La première scène du film montre une femme enceinte, Bella, sauter d’un pont dans la Tamise. Godwin, grand scientifique reconnu, la récupère pour en faire une nouvelle femme. Il l’opère et la réanime en lui introduisant le cerveau du fœtus dans le sien. Les couleurs, tant saturées, se transforment immédiatement en noir et blanc. La première partie du film s’instaure dans une colorimétrie terne, faite de noir et de blanc. Bella, alors très jeune mentalement, apprend à vivre. Ses mots sont peu nombreux, sa démarche est instable et ses caprices sont récurrents. Bella appelle son créateur “God”, ce qui signifie dieu en anglais, non par croyance mais parce que c’est son nom. Cette coïncidence n’en est pas tant puisque Godwin l’a créée. Bella grandit et évolue doucement enfermée chez son père. Elle y découvre pour autant de nouvelles choses comme sa sexualité, qu’elle affirme sans complexe ni tabou. Elle rencontre lors de ses expériences un avocat, le débauché Duncan Wedderburn. Il lui propose de s’enfuir pour qu’elle découvre le monde avec lui. Des couleurs saturées s’installent. Bella accepte et sa soif de découverte prend le dessus. Ils se rendent à Lisbonne et ici commence l’aventure.

 

L’importance des images

Le film aborde les scènes avec une colorimétrie méticuleusement choisie. Toutes ces couleurs donnent une ambiance et un sens. Au début, les images sont en noir et blanc lorsqu’elle est enfermée chez Godwin, deviennent bleues sur le bateau, oranges à Lisbonne ou jaunes en Égypte. Chaque couleur évoque une facette de son périple. La scénographie, le choix de couleurs, de costumes créent un propre univers. La manière dont Bella s’habille reflète sa personnalité, libérée et hors norme. Des robes courtes, des vêtements transparents, une chevelure digne de Raiponce, Bella se distingue dans une période où les femmes se coiffent et s’habillent de manière très classique.

 

Des figures masculines écrasantes

Tout au long du film, Bella est accompagnée d’un homme.
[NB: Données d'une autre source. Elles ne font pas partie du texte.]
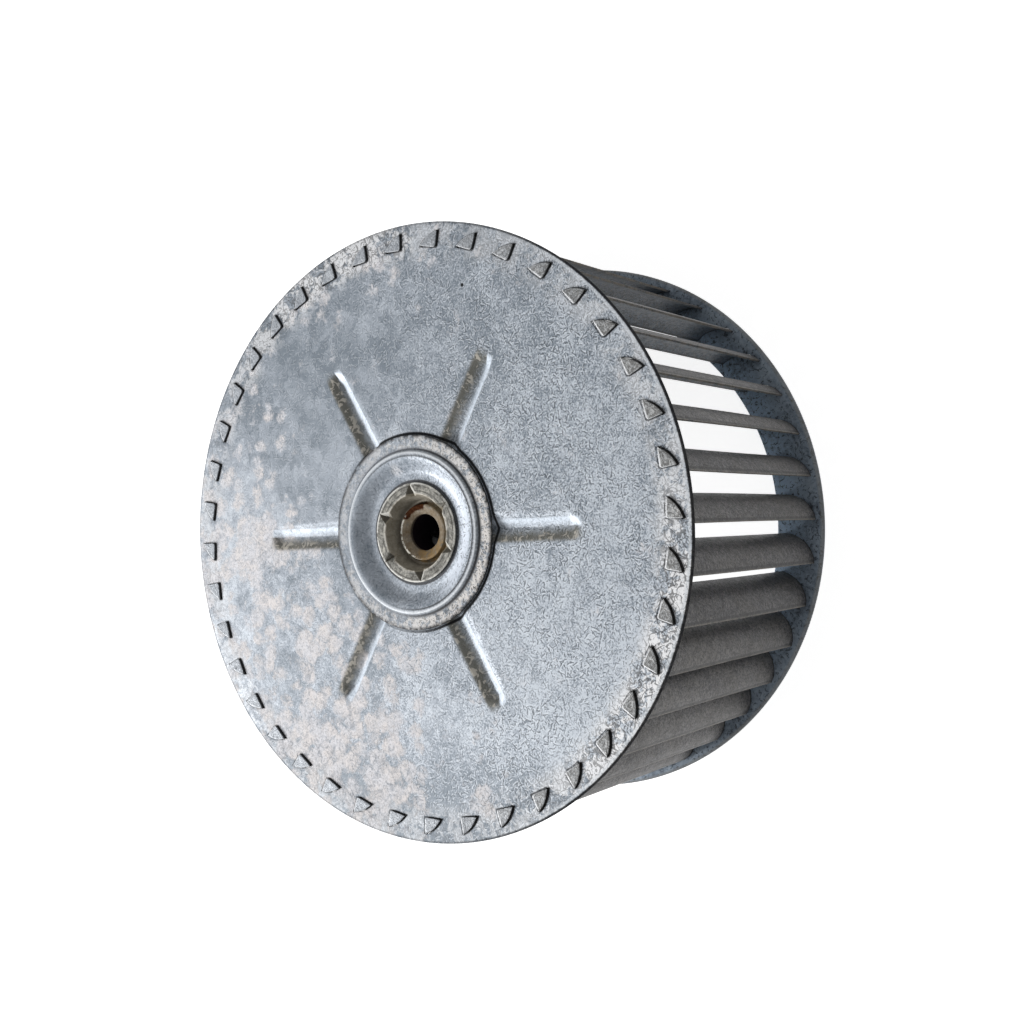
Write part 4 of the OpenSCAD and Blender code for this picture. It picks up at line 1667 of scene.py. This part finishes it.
class WHEEL_OT_stage(bpy.types.Operator):
    """Sets the camera, the lamps, the white surroundings and the floor"""

    bl_idname = "wheel.stage"
    bl_label = "Stage"

    def execute(self, context):
        s = sizes("stage")
        scene = context.scene
        camera = linked("Camera", bpy.data.cameras.new("Camera"))
        eye, aim = Vector(s.eye), Vector(s.aim)
        look = (aim - eye).to_track_quat("-Z", "Y").to_matrix().to_4x4()
        camera.matrix_world = Matrix.Translation(eye) @ look @ Matrix.Rotation(-s.roll, 4, "Z")
        camera.data.lens = s.lens
        camera.data.clip_start = 0.01
        scene.camera = camera
        target = Vector((0, 0, 0.06))
        for name, power, size, place in (
            ("Key", s.key, 0.4, (-0.44, 0.85, 0.68)),
            ("Fill", s.fill, 0.9, (0.2, -0.9, 0.9)),
        ):
            lamp = bpy.data.lights.new(name, "AREA")
            lamp.energy = power
            lamp.size = size
            stand = linked(name, lamp)
            stand.location = place
            stand.rotation_euler = (target - Vector(place)).to_track_quat("-Z", "Y").to_euler()
        self.surroundings(scene, s)
        self.floor()
        scene.view_settings.view_transform = "Standard"
        return {"FINISHED"}

    @staticmethod
    def seen(tree):
        """1 for camera, glossy and transmission rays, 0 for the rest"""
        path = tree.nodes.new("ShaderNodeLightPath").outputs
        rays = [path[f"Is {kind} Ray"] for kind in ("Camera", "Glossy", "Transmission")]
        return reduce(
            lambda a, b: add_node(
                tree, "ShaderNodeMath", (0, a), (1, b), operation="MAXIMUM"
            ).outputs[0],
            rays,
        )

    def surroundings(self, scene, s):
        """White to the eye and to metal, and a plain sky level for the light"""
        scene.world = bpy.data.worlds.new("White")
        scene.world.use_nodes = True
        tree = scene.world.node_tree
        white = (1, 1, 1, 1)
        light = tree.nodes["Background"]
        give(tree, light.inputs["Color"], white)
        give(tree, light.inputs["Strength"], s.sky)
        shown = add_node(tree, "ShaderNodeBackground", ("Color", white))
        either = add_node(
            tree, "ShaderNodeMixShader", (0, self.seen(tree)), (1, light.outputs[0]),
            (2, shown.outputs[0]),
        )
        give(tree, tree.nodes["World Output"].inputs[0], either.outputs[0])

    def floor(self):
        """A wide pale floor under the wheel that keeps a faint shadow"""
        floor_r, shadow_glow = 4, 0.82
        shape = bmesh.new()
        bmesh.ops.create_circle(shape, cap_ends=True, segments=96, radius=floor_r)
        mesh = stored(shape, bpy.data.meshes.new("floor"))
        floor = linked("floor", mesh)
        material = bpy.data.materials.new("pale_floor")
        material.use_nodes = True
        tree = material.node_tree
        surface = tree.nodes["Principled BSDF"]
        pale = (0.8, 0.8, 0.8)
        for socket, value in (
            ("Base Color", pale), ("Roughness", 0.9), ("Specular IOR Level", 0.1),
        ):
            give(tree, surface.inputs[socket], value)
        level = add_node(
            tree, "ShaderNodeMath", (0, self.seen(tree)), (1, shadow_glow), operation="MULTIPLY"
        )
        glow = add_node(tree, "ShaderNodeEmission", ("Strength", level.outputs[0]))
        both = add_node(
            tree, "ShaderNodeAddShader", (0, surface.outputs[0]), (1, glow.outputs[0])
        )
        give(tree, tree.nodes["Material Output"].inputs[0], both.outputs[0])
        mesh.materials.append(material)


class WHEEL_PT_panel(bpy.types.Panel):
    """Lists the pieces of the wheel in the 3D view's sidebar"""

    bl_idname = "WHEEL_PT_panel"
    bl_label = "Blower Wheel"
    bl_space_type = "VIEW_3D"
    bl_region_type = "UI"
    bl_category = "Blower Wheel"

    def draw(self, context):
        for operator in STEPS:
            self.layout.operator(operator.bl_idname)
        for kind, group in GROUPS.items():
            box = self.layout.box()
            box.label(text=group.__doc__)
            for name in group.__annotations__:
                box.prop(getattr(context.scene, kind), name)


GROUPS = {
    "wheel": WheelSizes,
    "back_plate": BackPlateSizes,
    "blade": BladeSizes,
    "inlet_ring": InletRingSizes,
    "hub_plate": HubPlateSizes,
    "hub": HubSizes,
    "set_screw": SetScrewSizes,
    "finish": Finishes,
    "stage": StageSettings,
}
STEPS = (
    WHEEL_OT_stage,
    WHEEL_OT_back_plate,
    WHEEL_OT_inlet_ring,
    WHEEL_OT_blades,
    WHEEL_OT_hub_plate,
    WHEEL_OT_hub,
    WHEEL_OT_set_screw,
)


def register():
    """Makes the settings, the operators and the panel known"""
    for made in (*GROUPS.values(), *STEPS, WHEEL_PT_panel):
        bpy.utils.register_class(made)
    for kind, group in GROUPS.items():
        setattr(bpy.types.Scene, kind, PointerProperty(type=group))


def unregister():
    """Takes the settings, the operators and the panel away"""
    for kind in GROUPS:
        delattr(bpy.types.Scene, kind)
    for made in (WHEEL_PT_panel, *reversed(STEPS), *reversed(GROUPS.values())):
        bpy.utils.unregister_class(made)


def main():
    """Builds the whole wheel"""
    register()
    for step in STEPS:
        group, name = step.bl_idname.split(".")
        getattr(getattr(bpy.ops, group), name)()


if __name__ == "__main__":
    main()
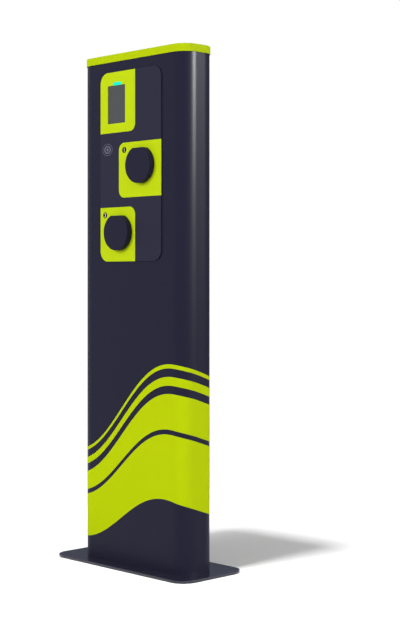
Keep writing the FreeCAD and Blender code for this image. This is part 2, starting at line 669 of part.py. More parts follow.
def make_door_hinges():
    x, y, r = DOOR_HINGE_X, DOOR_HINGE_Y, DOOR_KNUCKLE_R
    fixed, moving = [], []
    for z in DOOR_HINGE_ZS:
        low, high, split = z - 30, z + 30, 0.25
        fixed.append(
            fuse(
                rod_z(x, y, r, low, z - split),
                rod_z(x, y, DOOR_PIN_R, z - split - 1, high - 4),
                box(x, x + 24, Y_REAR, Y_REAR + 2, low, z - split),
                box(x, x + r, Y_REAR, y, low, z - split),
                box(x + r + 0.5, x + 24, Y_REAR, Y_REAR + 2, low, high),
            )
        )
        leaf = fuse(
            rod_z(x, y, r, z + split, high),
            box(x - 24, x - 2, Y_REAR, Y_REAR + 2, z + split, high),
            box(x - r, x - 2, Y_REAR, y, z + split, high),
            box(x - 24, x - r - 0.5, Y_REAR, Y_REAR + 2, low, high),
        )
        moving.append(cut(leaf, rod_z(x, y, DOOR_PIN_R + RUNNING_GAP, z - 1, high - 3)))
    write("door_hinge_posts", *fixed)
    write("door_hinge_leaves", *moving)


def make_door_lock(place):
    x, z = DOOR_LOCK_X, DOOR_LOCK_ZS[place]
    y_cam = Y_REAR_IN - 20
    head = rounded_edges(rod_y(x, z, DOOR_LOCK_R + 4, Y_REAR, Y_REAR + 3), 1.0, edges_at_y(Y_REAR + 3))
    lock = fuse(
        head,
        rod_y(x, z, DOOR_LOCK_R, y_cam, Y_REAR),
        prism_y(x - 8, x + 8, z - 32, z + 8, 3.0, y_cam, y_cam + 3),
    )
    y0, y1 = Y_REAR - 6, Y_REAR + 4
    keyway = fuse(rod_y(x, z, 4.5, y0, y1), box(x - 7.5, x + 7.5, y0, y1, z - 1.5, z + 1.5))
    stem = rod_y(x, z, 2.4, y0 - 1, Y_REAR + 1)
    write(f"door_lock_{place}", fuse(cut(lock, keyway), stem))


# ---- chassis and switchgear ----
def make_mounting_plate():
    plate = prism_y(-190.0, 190.0, *MOUNTING_PLATE_Z, 6.0, Y_UPRIGHT, Y_PLATE)
    y0, y1 = Y_UPRIGHT - 1, Y_PLATE + 1
    slots = [prism_y(x - 12, x + 12, 318.0, 324.0, 2.9, y0, y1) for x in (-120.0, 0.0, 120.0)]
    write("mounting_plate", cut(plate, *slots))


def make_din_rails():
    rails = []
    for z in RAIL_ZS.values():
        t = 1.2
        half = [(Y_PLATE, 0), (Y_PLATE, 13.5), (Y_RAIL - t, 13.5), (Y_RAIL - t, 17.5), (Y_RAIL, 17.5)]
        half += [(Y_RAIL, 12.3), (Y_PLATE + t, 12.3), (Y_PLATE + t, 0)]
        ring = [(y, z + dz) for y, dz in half[1:-1]] + [(y, z - dz) for y, dz in reversed(half[1:-1])]
        rails.append(profile_x(ring, -RAIL_HALF_LENGTH, RAIL_HALF_LENGTH))
    write("din_rails", *rails)


def din_device(x0, x1, z, depth=DEVICE_DEPTH):
    """Modular rail device: a deep nose between two shoulders that hold the terminal screws."""
    shoulder = min(SHOULDER_DEPTH, depth - 4)
    h, n = DEVICE_HALF_HEIGHT, NOSE_HALF_HEIGHT
    y0, y1, y2 = Y_RAIL, Y_RAIL + shoulder, Y_RAIL + depth
    upper = [(y0, z + h), (y1, z + h), (y1, z + n), (y2, z + n)]
    lower = [(y2, z - n), (y1, z - n), (y1, z - h), (y0, z - h)]
    return profile_x(upper + lower, x0, x1)


def screw_wells(x0, x1, z, count=4):
    """Round wells over the terminal screws, count across the top and as many across the bottom."""
    pitch = (x1 - x0) / count
    y = Y_RAIL + SHOULDER_DEPTH
    xs = [x0 + pitch * (k + 0.5) for k in range(count)]
    reach = DEVICE_HALF_HEIGHT - 9
    return [rod_y(x, z + s * reach, 3.2, y - 8, y + 1) for x in xs for s in (-1, 1)]


def lever_z():
    return RAIL_ZS["breakers"] - 2.0


def test_button_place(name):
    x0, x1 = BREAKERS[name]
    return x1 - 10.0, RAIL_ZS["breakers"] + 2.0


def make_breaker(name):
    x0, x1 = BREAKERS[name]
    z = RAIL_ZS["breakers"]
    mid = (x0 + x1) / 2 - 4
    y_nose = Y_RAIL + DEVICE_DEPTH
    w = LEVER_HALF_WIDTH
    pocket = box(mid - w - 0.5, mid + w + 0.5, LEVER_Y - 9, y_nose + 1, lever_z() - 16, lever_z() + 16)
    pivots = rod_x(LEVER_Y, lever_z(), LEVER_PIN_R + RUNNING_GAP, mid - w - 4, mid + w + 4)
    cuts = [pocket, pivots, *screw_wells(x0, x1, z)]
    if name != "main_switch":
        bx, bz = test_button_place(name)
        cuts.append(rod_y(bx, bz, TEST_BUTTON_R + RUNNING_GAP, y_nose - 10, y_nose + 1))
    write(name, cut(din_device(x0, x1, z), *cuts))
    hub = rod_x(LEVER_Y, lever_z(), LEVER_HUB_R, mid - w, mid + w)
    grip = box(mid - w, mid + w, LEVER_Y, LEVER_Y + LEVER_LENGTH, lever_z() - 2.5, lever_z() + 2.5)
    grip = rounded_edges(grip, 1.0, edges_at_y(LEVER_Y + LEVER_LENGTH))
    grip.rotate(V(0, LEVER_Y, lever_z()), V(1, 0, 0), LEVER_ANGLE)
    stubs = rod_x(LEVER_Y, lever_z(), LEVER_PIN_R, mid - w - 3, mid + w + 3)
    write(f"{name}_lever", fuse(hub, grip, stubs))


def make_test_button(name):
    bx, bz = test_button_place(name)
    y_nose = Y_RAIL + DEVICE_DEPTH
    button = rod_y(bx, bz, TEST_BUTTON_R, y_nose - 6, y_nose + TEST_BUTTON_TRAVEL + 0.5)
    write(f"{name}_test_button", rounded_edges(button, 0.6, edges_at_y(y_nose + TEST_BUTTON_TRAVEL + 0.5)))


def make_metering():
    z = RAIL_ZS["metering"]
    contactors, meters = [], []
    for x in CONTACTOR_XS:
        case = cut(din_device(x - 27, x + 27, z, 56.0), *screw_wells(x - 27, x + 27, z))
        window_cut = box(x - 9, x + 9, Y_RAIL + 54.5, Y_RAIL + 57, z - 6, z + 6)
        contactors.append(cut(case, window_cut))
    for x in METER_XS:
        case = cut(din_device(x - 35, x + 35, z), *screw_wells(x - 35, x + 35, z, 6))
        screen = box(x - 26, x + 26, Y_RAIL + DEVICE_DEPTH - 1, Y_RAIL + DEVICE_DEPTH + 1, z - 4, z + 16)
        meters.append(cut(case, screen))
    write("contactors", *contactors)
    write("energy_meters", *meters)


def make_power_supply():
    z = RAIL_ZS["supply"]
    case = cut(din_device(-165.0, -93.0, z), *screw_wells(-165.0, -93.0, z))
    y_nose = Y_RAIL + DEVICE_DEPTH
    slots = [box(-158.0, -100.0, y_nose - 1.5, y_nose + 1, z + dz, z + dz + 2) for dz in range(-14, 14, 5)]
    write("power_supply", cut(case, *slots))


def make_terminals():
    z = RAIL_ZS["terminals"]
    blocks = []
    for k in range(12):
        x0 = -90.0 + 12 * k
        upper = [(Y_RAIL, z + 25), (Y_RAIL + 26, z + 25), (Y_RAIL + 40, z + 12)]
        lower = [(Y_RAIL + 40, z - 12), (Y_RAIL + 26, z - 25), (Y_RAIL, z - 25)]
        block = profile_x(upper + lower, x0, x0 + 11.6)
        wells = [rod_y(x0 + 5.8, z + s * 8, 3.0, Y_RAIL + 30, Y_RAIL + 41) for s in (-1, 1)]
        blocks.append(cut(block, *wells))
    write("terminal_blocks", *blocks)
    bar = box(-150.0, -10.0, Y_PLATE + 16, Y_PLATE + 22, 166.0, 180.0)
    feet = [box(x, x + 10, Y_PLATE, Y_PLATE + 16, 166.0, 180.0) for x in (-148.0, -22.0)]
    screws = [rod_y(-134.0 + 12 * k, 173.0, 3.6, Y_PLATE + 22, Y_PLATE + 26) for k in range(10)]
    write("earth_bar", fuse(bar, *feet), *screws)


def make_cable_clamps():
    z, y0 = 112.0, Y_UPRIGHT
    end = UPRIGHT_X[1]
    web = box(-end, end, y0 + 6, y0 + 9, z - 15, z + 15)
    lip = box(-end, end, y0 + 6, y0 + 18, z + 12, z + 15)
    arms = [box(x, x + 20, y0, y0 + 6, z - 15, z + 15) for x in (-end, end - 20)]
    rail = fuse(web, lip, *arms)
    saddles = []
    for x in (-70.0, 70.0):
        block = box(x - 24, x + 24, y0 + 9, y0 + 41, z - 11, z + 11)
        saddles.append(cut(block, rod_z(x, y0 + 25, 13.0, z - 12, z + 12)))
    write("cable_clamps", rail, *saddles)


def main():
    os.makedirs("parts", exist_ok=True)
    make_base_plate()
    make_post_shell()
    make_top_cap()
    make_antenna()
    make_uprights()
    make_feet()
    make_fascia_plate()
    make_fascia_studs()
    make_fascia_cover()
    make_display_tile()
    make_display()
    make_card_reader()
    make_controller_box()
    for number in SOCKETS:
        make_socket_tile(number)
        make_socket_housing(number)
        make_socket_body(number)
        make_lid(number)
        make_lid_spring(number)
        make_plug_lock(number)
    make_socket_contacts()
    make_socket_cables()
    make_door_frame()
    make_rear_door()
    make_door_hinges()
    for place in DOOR_LOCK_ZS:
        make_door_lock(place)
    make_mounting_plate()
    make_din_rails()
    for name in BREAKERS:
        make_breaker(name)
    for name in ("rcbo_1", "rcbo_2"):
        make_test_button(name)
    make_metering()
    make_power_supply()
    make_terminals()
    make_cable_clamps()


main()
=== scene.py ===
import math

import bmesh
import bpy
import numpy as np
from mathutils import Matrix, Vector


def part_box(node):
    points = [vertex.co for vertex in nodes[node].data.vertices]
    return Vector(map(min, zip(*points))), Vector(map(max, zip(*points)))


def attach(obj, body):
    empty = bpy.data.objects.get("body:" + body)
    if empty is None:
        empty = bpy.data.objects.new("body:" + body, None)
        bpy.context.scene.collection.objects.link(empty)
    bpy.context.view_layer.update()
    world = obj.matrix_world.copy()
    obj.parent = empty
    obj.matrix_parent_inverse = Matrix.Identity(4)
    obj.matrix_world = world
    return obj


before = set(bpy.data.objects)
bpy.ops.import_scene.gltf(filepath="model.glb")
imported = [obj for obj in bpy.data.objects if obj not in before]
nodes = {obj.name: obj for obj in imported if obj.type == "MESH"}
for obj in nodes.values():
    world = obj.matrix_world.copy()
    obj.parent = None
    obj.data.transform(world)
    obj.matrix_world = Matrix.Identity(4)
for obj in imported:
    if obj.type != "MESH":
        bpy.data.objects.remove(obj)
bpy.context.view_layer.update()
MM = 0.001

# ---- base plate ----
# An 8 mm steel plate that the pillar is welded to and that four anchor bolts, hidden inside the pillar, hold
# down. Its powder coat is a glossy blue-black, darker and shinier than the pillar's, and it mirrors its foot.


def linear(code):
    """Linear colour of an sRGB hex code.

    It is c / 12.92 up to 0.04045, and ((c + 0.055) / 1.055) ^ 2.4 above it.
    """
    c = np.array([int(code[k : k + 2], 16) for k in (1, 3, 5)]) / 255
    return np.where(c <= 0.04045, c / 12.92, ((c + 0.055) / 1.055) ** 2.4)


def rgba(colour):
    return (*np.clip(colour, 0, 1), 1.0)


def add(tree, kind, sockets=(), **settings):
    """Adds a node with its settings; each socket takes a number, a colour or another node's output."""
    node = tree.nodes.new(kind)
    for name, value in settings.items():
        setattr(node, name, value)
    for name, value in dict(sockets).items():
        if isinstance(value, bpy.types.NodeSocket):
            tree.links.new(value, node.inputs[name])
        else:
            node.inputs[name].default_value = value
    return node


def blank_material(name):
    material = bpy.data.materials.new(name)
    material.use_nodes = True
    material.node_tree.nodes.clear()
    return material, material.node_tree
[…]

Godwin, Wedderburn, MaxCandless, Christopher Abbott. Elle grandit entourée de figures masculines oppressantes, avec Godwin qui ne veut pas la faire sortir de la maison, Duncan Wedderburn qui l’empêche parfois de parler, d’agir, l’enferme. Sans compter son ex-mari Christopher Abbott qui lui aussi l’enferme. Bella se rebelle plus d’une fois en voulant se séparer des hommes qui l’entourent. Ce n’est que lorsqu’elle travaille dans un bordel parisien entourée de femmes qu’elle commence une réelle émancipation, autant d’un point de vue féministe que politique. Bella se conscientise de plus en plus, lit, s’instruit, se pose des questions sociétales. Elle commence à parler comme une adulte et à marcher correctement.

 

Une émancipation involontaire

À travers les yeux naïfs de Bella, « Pauvres créatures » dévoile une société remplie de contraintes pour les femmes. Bella émerge comme une héroïne émancipée, libre de ses choix et de son destin. Elle ne connaît rien des normes et valeurs, et encore moins en tant que femme. Elle a une manière de danser, d’aborder le sexe sans gène et de rencontrer des gens sans timidité ni pudeur dans une époque où la femme se doit d’être discrète, belle et bien élevée.. Bella se met même à étudier afin de devenir chirurgienne, dans un monde où la médecine est un métier d’homme. On regarde ce film à travers les yeux d’une femme laissée dans une société pleine de défauts, où son rôle ne laisse que très peu de libertés. Les codes moraux et sociaux sont délicats à aborder et à comprendre. Bella est finalement une femme émancipée, libre qui dispose pleinement de son corps et de son cerveau. Un parallèle se fait avec le film « Barbie » de Greta Gerwig, où Barbie découvre le monde réel après avoir vécu dans un monde “matriarcal”, où la femme avait le pouvoir et le dessus.